Samsung had filed a lawsuit on December 7, 2020 in the Wuhan Intermediate People’s Court of China but did not provide notice to Ericsson of the action. “Unaware of the Chinese Action,” according to Judge Gilstrap’s order, Ericsson filed a complaint against Samsung on December 11, 2020 in the Texas court, alleging that Samsung breached its obligation to license its Standard Essential Patents (SEPs) on FRAND terms, and “notified Samsung of its Complaint in this Court that same day.” Samsung subsequently asked the Wuhan court to issue an “anti-suit injunction” (ASI) to prevent it from seeking relief relating to the SEPs at issue anywhere else in the world. The Wuhan Court issued the ASI on December 25 for the “duration of the Chinese Action and until a future judgment in that Action becomes effective.” The Wuhan Court gave Ericsson notice of the ASI after it had issued on December 25. Ericsson thus asked the Texas Court for an emergency temporary restraining order (TRO) on December 28, which the court granted.

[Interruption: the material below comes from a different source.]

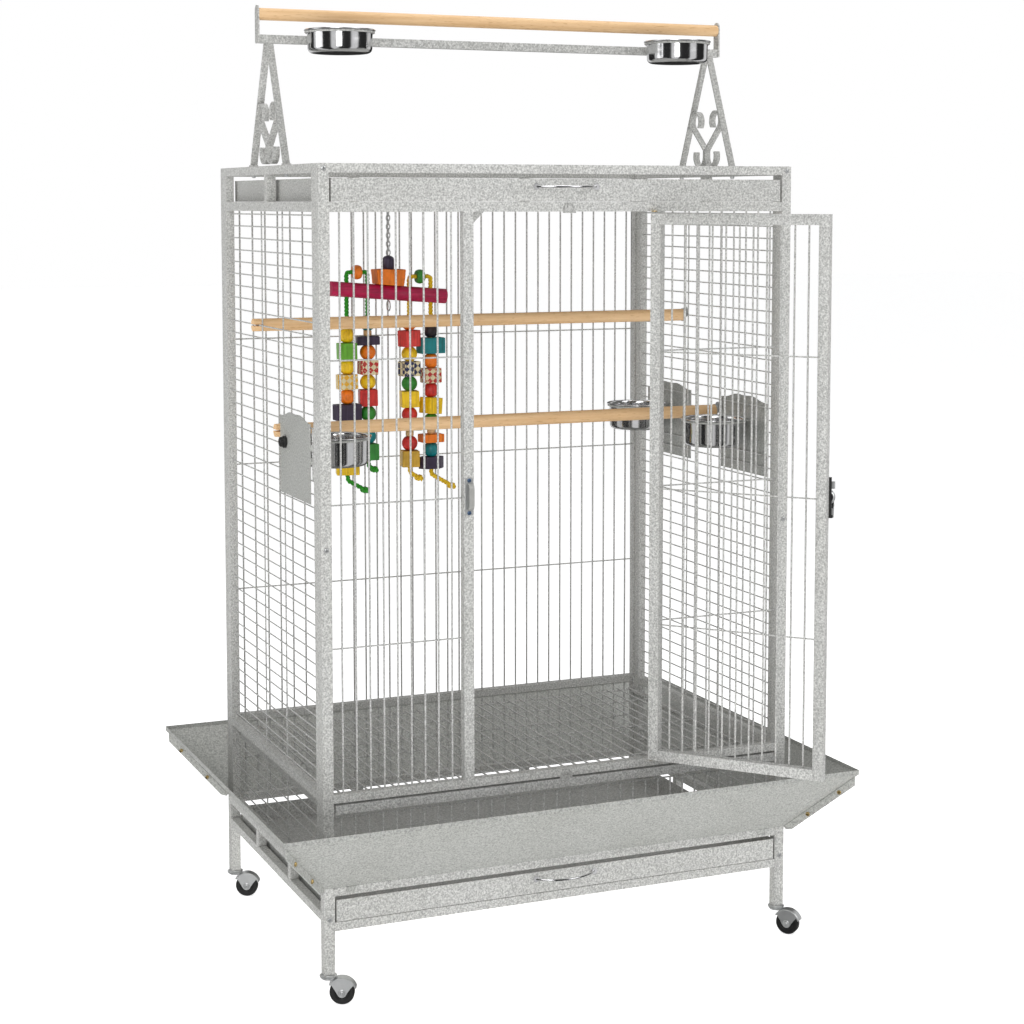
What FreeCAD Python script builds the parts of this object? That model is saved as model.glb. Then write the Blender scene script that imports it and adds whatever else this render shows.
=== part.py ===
import FreeCAD, Part
import math
import os
import re

# Play-top bird cage on a wheeled stand.
# Millimetres, +Z up, the front faces -Y.  Everything is drawn about the cage's own centre line, and
# frame_shift then moves it along Y so that the origin is the bottom centre of the standing object's box,
# with its door open as drawn.

doc = FreeCAD.newDocument("bird_cage")
sheet = doc.addObject("Spreadsheet::Sheet", "Dims")

DIMENSIONS = [
    ("width", 914), ("depth", 626), ("frame_shift", 0),
    ("post", 19), ("rail", 16), ("wall", 1.2), ("sheet_gauge", 1.2),
    ("leg_foot", 53), ("stand_top", 208), ("low_rail_front", 130), ("low_rail_side", 146),
    ("up_rail", 192), ("stand_support_y", 104),
    ("sill_base", 356), ("sill_top", 371), ("header_base", 1373), ("header_top", 1390),
    ("crown_base", 1439), ("crown_top", 1455),
    ("door_post_x", 186), ("bar_pitch", 25.58), ("panel_pitch", 25.35),
    ("bar_dia", 3.4), ("rod_dia", 2.8), ("side_wire_dia", 2.6), ("side_post_dia", 2.8),
    ("bar_inset", 8), ("side_pitch", 22.9), ("side_first", 382.4), ("side_upright_y", 67),
    ("rod_low", 624), ("rod_mid", 873), ("rod_high", 1121),
    ("grille_top", 329), ("grille_foot", 214), ("lower_pitch", 23), ("lower_first", 231),
    ("skirt_reach", 100), ("skirt_foot", 207), ("skirt_rise", 115), ("skirt_lip", 9),
    ("skirt_skin", 1.4), ("flange", 13),
    ("tray_half", 434.5), ("tray_back", 290), ("tray_floor", 146.8), ("tray_height", 38.7),
    ("top_floor", 1390.6), ("top_height", 39.9), ("runner_shelf", 18),
    ("grate_face_base", 336), ("grate_face_top", 352), ("grate_back", 284), ("grate_level", 346),
    ("bow_chord_half", 58), ("bow_rise", 24), ("bow_dia", 4), ("bow_foot_dia", 11),
    ("roof_level", 1378),
    ("door_width", 331), ("door_base", 374), ("door_top", 1369), ("door_axis_x", 171.5),
    ("door_axis_y", 318), ("door_face", 5), ("door_thick", 15.6), ("door_open", 131),
    ("door_gap", 1.5), ("hinge_pin_dia", 4), ("lug", 14), ("lug_plate", 1.5), ("lug_round", 9),
    ("lock_z", 876), ("lock_height", 72),
    ("feeder_z", 972), ("feeder_base", 868), ("feeder_tall", 1008), ("feeder_crest", 1022),
    ("feeder_axis_y", 247), ("feeder_end_y", 64), ("feeder_edge_dia", 4), ("feeder_bowl_y", 163),
    ("feeder_bowl_in", 68), ("ring_radius", 61), ("ring_dia", 4), ("bowl_body", 58.6),
    ("bowl_rim", 64), ("bowl_depth", 53), ("bowl_gauge", 0.8), ("knob_y", 98), ("knob_z", 962),
    ("play_leg_foot", 105), ("play_leg_head", 8), ("play_strip", 13), ("play_gauge", 3),
    ("cross_base", 1675), ("cross_size", 15), ("cross_half", 468), ("bracket_half", 10),
    ("bracket_top", 1743), ("play_perch_z", 1727), ("play_perch_dia", 22),
    ("play_bowl_x", 340), ("play_bowl_y", 80), ("play_ring_z", 1692), ("play_bowl_depth", 42),
    ("perch_dia", 24), ("perch_left", 459), ("perch_right", 443), ("perch_high_y", 88),
    ("perch_high_z", 1161), ("perch_low_y", 51), ("perch_low_z", 977.8), ("perch_slot", 18),
    ("wheel_dia", 44), ("wheel_wide", 15), ("caster_trail", 24), ("axle_dia", 5),
    ("caster_plate", 3), ("caster_disc", 15.5),
    ("tab_reach", 11), ("tab_gauge", 1.6),
    ("toy_x", 166.27), ("toy_y", 157), ("toy_bar_z", 1214), ("toy_bar_dia", 29),
    ("toy_bar_length", 238), ("toy_bar_tilt", 4.5), ("rope_dia", 9.5),
]
ALIASES = {alias for alias, _ in DIMENSIONS}
for row, (alias, value) in enumerate(DIMENSIONS, start=1):
    sheet.set("A%d" % row, alias)
    sheet.set("B%d" % row, str(value))
    sheet.setAlias("B%d" % row, alias)
doc.recompute()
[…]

In discussing his decision to grant the preliminary injunction, Gilstrap explained that he applied the Fifth Circuit’s Unterweser factors, which “weigh ‘the need to ‘prevent vexatious or oppressive litigation’ and to ‘protect the court’s jurisdiction’ against the need to defer to principles of international comity.’” Gilstrap continued:

In applying this test, the Fifth Circuit has rejected the approach taken by some other Circuits, which “elevates principles of international comity to the virtual exclusion of all other considerations.” Id.(citing Kaepa, 76 F.3d at 627). Rather, the Fifth Circuit has noted that the “notions of comity do not wholly dominate the analysis to the exclusion of these other concerns.”

While the Fifth Circuit has not provided guidance on the particular circumstances of this case, in which Ericsson is seeking an anti-anti-suit injunction, or anti-interference injunction, to prevent Samsung from attempting to enforce the ASI “it is nevertheless instructive and will be applied here,” wrote Gilstrap.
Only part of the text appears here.